## BEGIN Data listing

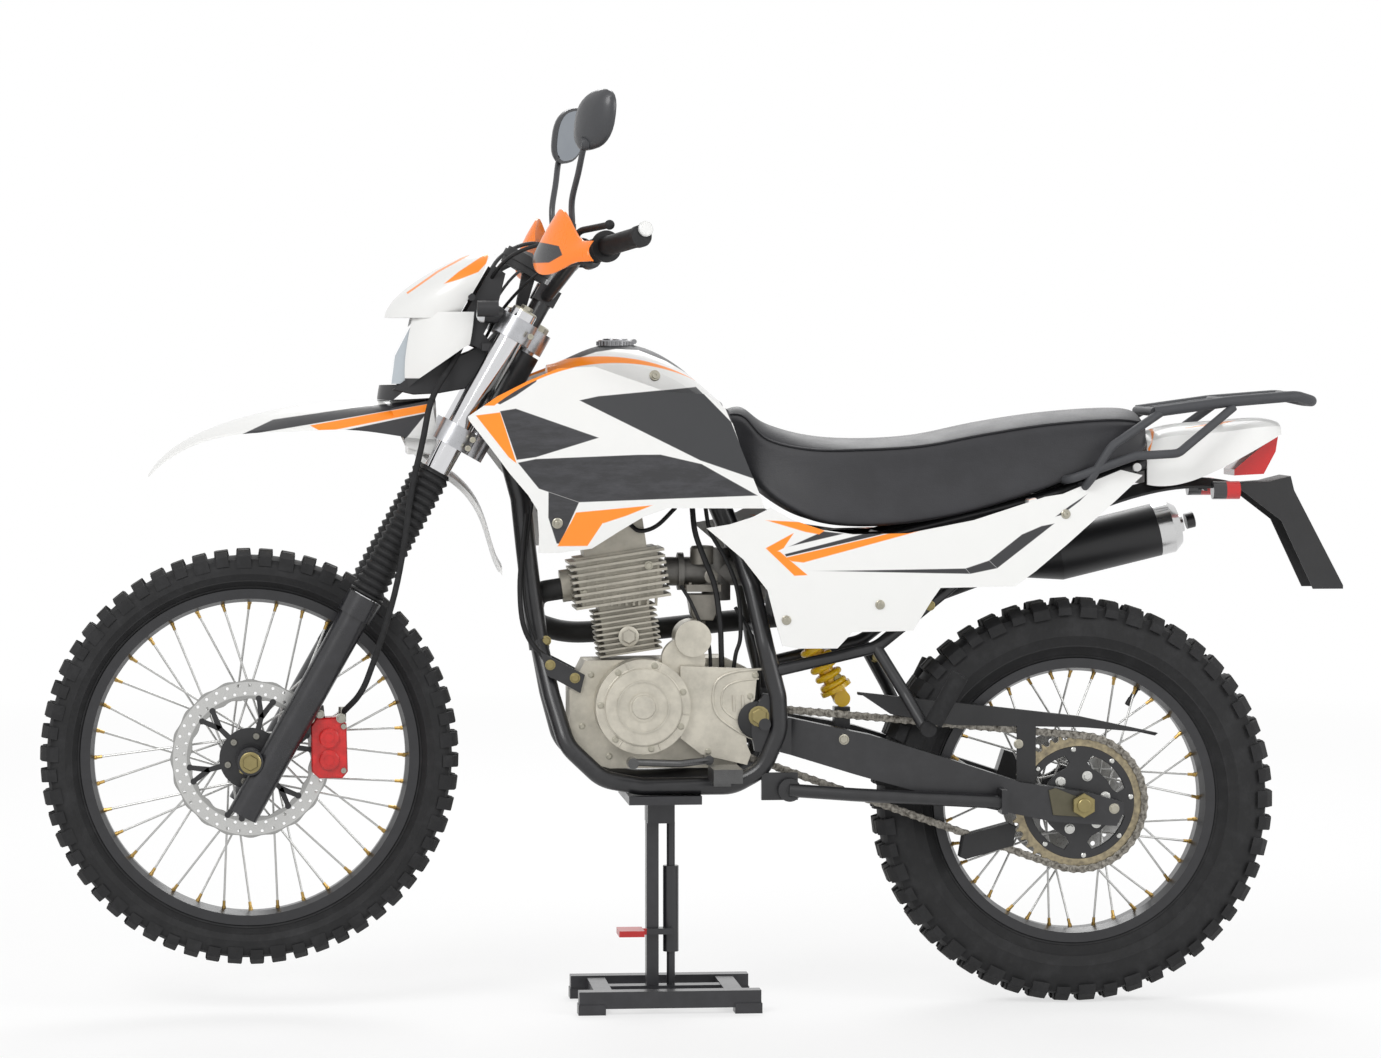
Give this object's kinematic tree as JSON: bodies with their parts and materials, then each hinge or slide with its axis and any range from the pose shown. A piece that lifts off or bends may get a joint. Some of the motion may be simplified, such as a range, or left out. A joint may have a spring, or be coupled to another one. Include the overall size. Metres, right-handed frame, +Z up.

## END Data listing
## BEGIN Data listing

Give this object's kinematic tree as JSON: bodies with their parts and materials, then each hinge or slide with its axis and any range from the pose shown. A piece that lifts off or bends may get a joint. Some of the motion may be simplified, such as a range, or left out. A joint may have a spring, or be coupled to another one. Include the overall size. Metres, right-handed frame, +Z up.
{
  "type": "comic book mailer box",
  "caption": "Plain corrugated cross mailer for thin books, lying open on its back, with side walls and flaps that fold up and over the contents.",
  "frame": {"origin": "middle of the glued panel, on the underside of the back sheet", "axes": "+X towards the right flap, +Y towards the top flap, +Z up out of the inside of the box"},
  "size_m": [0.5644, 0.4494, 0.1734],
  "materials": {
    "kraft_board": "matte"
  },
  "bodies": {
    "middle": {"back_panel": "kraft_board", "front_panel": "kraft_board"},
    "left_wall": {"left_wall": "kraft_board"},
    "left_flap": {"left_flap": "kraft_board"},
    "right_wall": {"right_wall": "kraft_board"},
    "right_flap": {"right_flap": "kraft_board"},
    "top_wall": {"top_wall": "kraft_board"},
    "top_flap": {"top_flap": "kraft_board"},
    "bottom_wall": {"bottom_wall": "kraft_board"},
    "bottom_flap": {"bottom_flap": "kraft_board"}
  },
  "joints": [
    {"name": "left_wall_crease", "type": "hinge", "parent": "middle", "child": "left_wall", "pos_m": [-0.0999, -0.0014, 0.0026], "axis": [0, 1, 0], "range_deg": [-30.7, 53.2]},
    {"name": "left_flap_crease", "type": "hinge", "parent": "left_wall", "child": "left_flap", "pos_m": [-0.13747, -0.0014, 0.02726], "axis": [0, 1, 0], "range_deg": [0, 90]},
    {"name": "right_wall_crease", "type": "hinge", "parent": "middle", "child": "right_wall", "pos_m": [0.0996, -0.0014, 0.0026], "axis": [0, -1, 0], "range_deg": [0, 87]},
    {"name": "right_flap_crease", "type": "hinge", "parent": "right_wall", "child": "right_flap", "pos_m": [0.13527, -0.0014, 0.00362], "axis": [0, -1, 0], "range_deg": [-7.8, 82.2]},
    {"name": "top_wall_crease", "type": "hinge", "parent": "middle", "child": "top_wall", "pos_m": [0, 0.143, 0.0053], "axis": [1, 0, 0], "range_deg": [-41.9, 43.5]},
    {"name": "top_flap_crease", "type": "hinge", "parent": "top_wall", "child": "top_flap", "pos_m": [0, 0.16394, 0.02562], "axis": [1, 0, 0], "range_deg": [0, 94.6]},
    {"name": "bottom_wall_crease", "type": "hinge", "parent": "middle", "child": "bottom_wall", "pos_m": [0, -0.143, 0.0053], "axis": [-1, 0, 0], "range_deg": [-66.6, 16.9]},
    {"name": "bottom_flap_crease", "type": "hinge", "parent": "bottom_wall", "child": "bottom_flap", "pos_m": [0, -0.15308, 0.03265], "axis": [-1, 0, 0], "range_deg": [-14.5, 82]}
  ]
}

## END Data listing
## BEGIN Data listing

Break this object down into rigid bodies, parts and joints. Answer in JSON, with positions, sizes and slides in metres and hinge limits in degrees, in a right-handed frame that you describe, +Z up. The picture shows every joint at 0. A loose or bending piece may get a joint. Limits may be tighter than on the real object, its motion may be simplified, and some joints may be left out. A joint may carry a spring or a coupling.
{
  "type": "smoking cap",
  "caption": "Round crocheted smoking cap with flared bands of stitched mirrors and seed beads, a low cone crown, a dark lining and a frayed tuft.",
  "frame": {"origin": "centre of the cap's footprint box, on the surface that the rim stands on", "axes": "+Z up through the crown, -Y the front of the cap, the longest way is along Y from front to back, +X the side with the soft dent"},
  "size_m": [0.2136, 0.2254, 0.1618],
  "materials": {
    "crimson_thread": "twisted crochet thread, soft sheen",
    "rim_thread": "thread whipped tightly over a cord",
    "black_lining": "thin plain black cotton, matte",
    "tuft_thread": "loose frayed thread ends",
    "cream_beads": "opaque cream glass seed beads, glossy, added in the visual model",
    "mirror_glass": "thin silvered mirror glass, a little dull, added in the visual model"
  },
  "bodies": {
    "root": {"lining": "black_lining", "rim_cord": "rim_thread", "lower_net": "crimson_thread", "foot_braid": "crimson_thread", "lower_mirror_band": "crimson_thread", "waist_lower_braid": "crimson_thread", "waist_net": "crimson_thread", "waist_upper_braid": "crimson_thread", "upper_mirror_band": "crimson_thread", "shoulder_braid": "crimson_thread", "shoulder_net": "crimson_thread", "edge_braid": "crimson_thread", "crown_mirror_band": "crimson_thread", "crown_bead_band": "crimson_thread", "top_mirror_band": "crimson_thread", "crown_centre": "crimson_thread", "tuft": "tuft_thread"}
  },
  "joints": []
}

## END Data listing

What needs to be done: Show all lines from the listing above in which "joints" appears.

Complete output:
  "joints": [
Break this object down into rigid bodies, parts and joints. Answer in JSON, with positions, sizes and slides in metres and hinge limits in degrees, in a right-handed frame that you describe, +Z up. The picture shows every joint at 0. A loose or bending piece may get a joint. Limits may be tighter than on the real object, its motion may be simplified, and some joints may be left out. A joint may carry a spring or a coupling.
  "joints": []